The next day, during a town hall meeting at Dartmouth College in Hanover, Clinton finally ripped into Obama. Wagging his finger, in hoarse, angry tones, he complained bitterly about the media’s failure to vet the young senator.

“It is wrong that Senator Obama got to go through 15 debates trumpeting his superior judgment and how he had been against the war . . . and never got asked one time, ‘Well, how could you say that, when you said in 2004 you didn’t know how you would have voted on the [war] resolution? You said in 2004 there was no difference between you and George Bush . . . and there’s no difference in your voting record and Hillary’s ever since.’ Give me a break! This whole thing is the biggest fairy tale I’ve ever seen!”

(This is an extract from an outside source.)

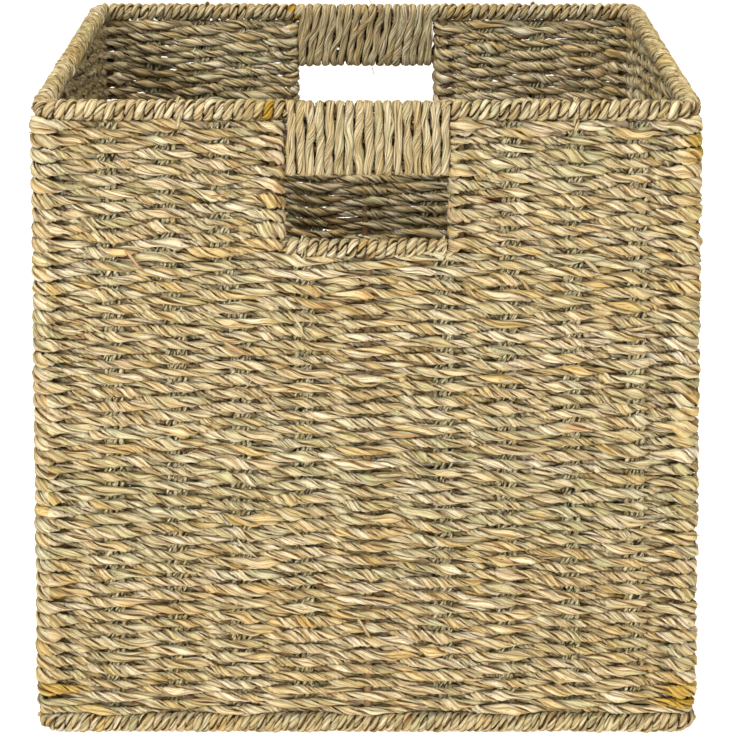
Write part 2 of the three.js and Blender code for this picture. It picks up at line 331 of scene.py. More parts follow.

Then Clinton turned to another rankling story—a leaked document from inside the Obama campaign, urging an assault on both Clintons over campaign contributions and speaking fees from Indian American business leaders, referring archly to her as “Hillary Clinton (D-Punjab).”

Although Obama had rejected that idea, Clinton spoke as if he had been personally attacked. “What did you think about the Obama thing, calling Hillary the Senator from Punjab? . . . Or what about the Obama handout that the press never reported on, implying that I was a crook, scourging me, scathing criticism over my financial reports. . . . The idea that one of these campaigns is positive and the other is negative, when I know the reverse is true and I have seen it and I have been blistered by it for months, is a little tough to take.”

When the primary returns came in with a narrow but crucial victory for Hillary, Clinton took special notice of the vote in Hanover. He felt certain that his double-barreled blast had held down Obama’s margin in the college town, and perhaps beyond.